Abstract

During Mid-Pleistocene Transition (MPT, 0.68 to 1.16 million years ago, Ma), the earth's climate cycle shifted from 41 kyr (thousand years) to quasi-100 kyr cyclicity. The South Asian Monsoon (SAM) variability and its forcing factors during MPT are not fully understood. We present a multiproxy record of productivity and denitrification related to SAM variability from the eastern Arabian Sea (IODP Expedition 355, Site 1457) during MPT. The denitrification and productivity vary distinctly during the early (1.19 Ma to 0.95 Ma), mid (0.95 Ma to 0.79 Ma), and late (0.79 Ma to 0.68 Ma) MPT. The long-term SAM variability followed the prolonged glacial-interglacial cycle as it shifted to quasi-100 kyr periodicity at 0.95 Ma.
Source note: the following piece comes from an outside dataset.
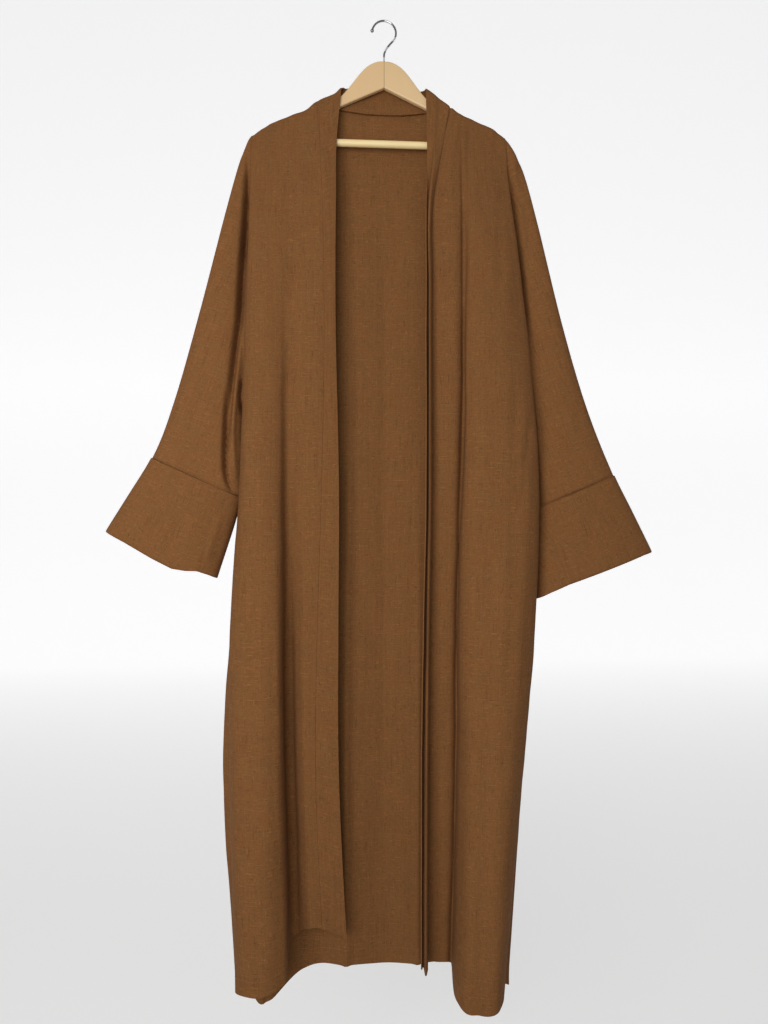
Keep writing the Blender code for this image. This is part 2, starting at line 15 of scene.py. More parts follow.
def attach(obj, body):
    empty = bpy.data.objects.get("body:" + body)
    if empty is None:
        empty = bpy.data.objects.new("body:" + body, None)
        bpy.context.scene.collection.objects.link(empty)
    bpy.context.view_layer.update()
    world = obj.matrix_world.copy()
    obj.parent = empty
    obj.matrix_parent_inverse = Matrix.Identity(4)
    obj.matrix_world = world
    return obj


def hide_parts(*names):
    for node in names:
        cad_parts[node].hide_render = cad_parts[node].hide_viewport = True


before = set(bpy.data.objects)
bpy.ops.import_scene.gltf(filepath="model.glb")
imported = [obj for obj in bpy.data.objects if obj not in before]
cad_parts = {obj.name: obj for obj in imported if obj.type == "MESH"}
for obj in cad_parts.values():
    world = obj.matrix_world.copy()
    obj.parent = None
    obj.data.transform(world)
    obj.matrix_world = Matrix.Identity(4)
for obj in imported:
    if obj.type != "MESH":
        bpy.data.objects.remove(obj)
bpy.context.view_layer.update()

MM = 0.001
CLOTH = 1.2 * MM
DOUBLE_CLOTH = 1.8 * MM
SEAM_GAP = 0.3 * MM

# The heights, below the hook, at which the fold tables give their sections
NECK, SHOULDER, ARM, CHEST, HIP, THIGH, KNEE, HEM = 0.12, 0.21, 0.30, 0.45, 0.80, 1.00, 1.20, 1.60
STATIONS = (NECK, SHOULDER, ARM, CHEST, HIP, THIGH, KNEE, HEM)

# The armhole: its lower end, how deep it is, and how soon it closes towards its end
UNDERARM = 0.62
ARMHOLE_DEPTH = 23 * MM
ARMHOLE_END = 0.035

# How the cloth rolls over the arms, and how far down it takes to hang freely
ROLL = 8.6 * MM
FREE_DROP = 0.14

# across and depth are in millimetres at the eight heights: across from the middle, depth towards the viewer
Fold = namedtuple("Fold", "name across depth hem")

RIGHT_FRONT = (
    Fold("band edge", (71, 79, 80, 81, 75, 76, 76, 58), (11, 13, 19, 24, 24, 24, 23, 16), 1508),
    Fold("band middle", (87, 90, 88, 87, 85, 88, 89, 71), (12, 15, 20.5, 25.5, 25.5, 25.5, 24.5, 17), 1501),
    Fold("band crown", (98, 98, 95, 93, 95, 100, 101, 85), (12, 17, 21.5, 26.5, 26.5, 26.5, 25.5, 18), 1495),
    Fold("band seam", (108, 106, 102, 99, 104, 110, 113, 97), (12, 17, 22, 27.5, 27.5, 27.5, 26, 19), 1490),
    Fold("near column", (131, 132, 130, 125, 128, 131, 131, 116), (12, 16, 22, 29, 29, 28, 26, 18), 1489),
    Fold("gutter", (158, 158, 158, 157, 158, 157, 155, 143), (12, 15, 21, 28, 21, 11, 5, -1), 1515),
    Fold("gutter flank", (174, 174, 174, 171, 169, 168, 166, 153), (12, 15, 21, 30, 39, 43, 44, 48), 1545),
    Fold("side column", (192, 193, 194, 196, 203, 205, 204, 194), (12, 14, 20, 32, 50, 58, 66, 80), 1562),
    Fold("side turn", (204, 208, 211, 216, 227, 236, 239, 227), (11, 14, 19, 27, 42, 47, 52, 65), 1566),
    Fold("side fold", (212, 216, 219, 224, 236, 249, 250, 238), (9, 12, 14, 17, 26, 28, 30, 38), 1576),
    Fold("side seam", (215, 218, 214, 216, 231, 243, 246, 232), (5, 7, 3, 3, 9, 9, 9, 14), 1586),
)
LEFT_FRONT = (
    Fold("band edge", (69, 70.5, 68, 66.5, 65.5, 61.5, 58.5, 56.5), (11, 13, 20, 29, 33, 35, 36, 46), 1549),
    Fold("band middle", (83, 79, 72.5, 72.3, 71, 67.5, 64.3, 61.2), (12, 17, 14, 17, 20, 22, 24, 34), 1550),
    Fold("band crown", (96, 86, 74, 72, 71, 68, 65.5, 63), (12, 19, 28, 38, 45, 47, 49, 59), 1551),
    Fold("band seam", (112, 95, 79, 76, 75, 72, 69.5, 66.5), (12, 17, 22, 31, 36, 37, 39, 49), 1546),
    Fold("lip gutter", (119, 102, 83, 81, 80, 77, 74, 71), (12, 15, 19, 24, 24, 22, 20, 21), 1550),
    Fold("small column", (126, 113, 98, 95, 94, 91, 89, 86), (12, 17, 22, 27, 26, 23, 20, 20), 1552),
    Fold("column's edge", (133, 121.5, 119, 119, 116, 112, 111, 102), (12, 16, 22, 27, 26, 22, 19, 18), 1554),
    Fold("gutter", (137, 128, 128, 129, 124, 119.5, 118.5, 109), (12, 15, 19.5, 21.5, 18, 14, 12, 12), 1558),
    Fold("big flank", (144, 137, 135, 135.5, 127, 122, 120.5, 110.5), (12, 17, 23, 31, 37, 39, 41, 50), 1591),
    Fold("big edge", (147, 141, 139, 141, 132.5, 127.5, 125.5, 115),
         (12, 17, 24, 34, 44, 48, 53, 66), 1594.5),
    Fold("big column", (163.5, 162.5, 164, 173, 179, 172, 164, 144),
         (12, 17, 25, 40, 56, 64, 72, 88), 1598.5),
    Fold("side turn", (184, 187.5, 197, 214, 233, 222, 206, 175), (11, 14, 20, 30, 50, 59, 67, 84), 1594),
    Fold("side fold", (195, 200, 211, 229, 253, 245, 227, 188), (9, 12, 14, 18, 32, 36, 40, 54), 1590),
    Fold("side seam", (199, 204, 205, 221, 250, 244, 225, 186), (5, 7, 3, 3, 9, 9, 10, 14), 1590),
)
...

The SAM was strong (weak) during the interglacials (glacials) of MPT. During early MPT, the SAM intensity was high during one of the glacial periods (MIS 30) due to precessional and CO2 forcing. At mid-MPT, the denitrification anomalously decreases, possibly, due to enhanced oxygen solubility during the extended glacial period. During the various phases of MPT, both the dynamic (precession, interhemispheric insolation gradient) and the thermodynamic (CO2 variability) effects govern the SAM.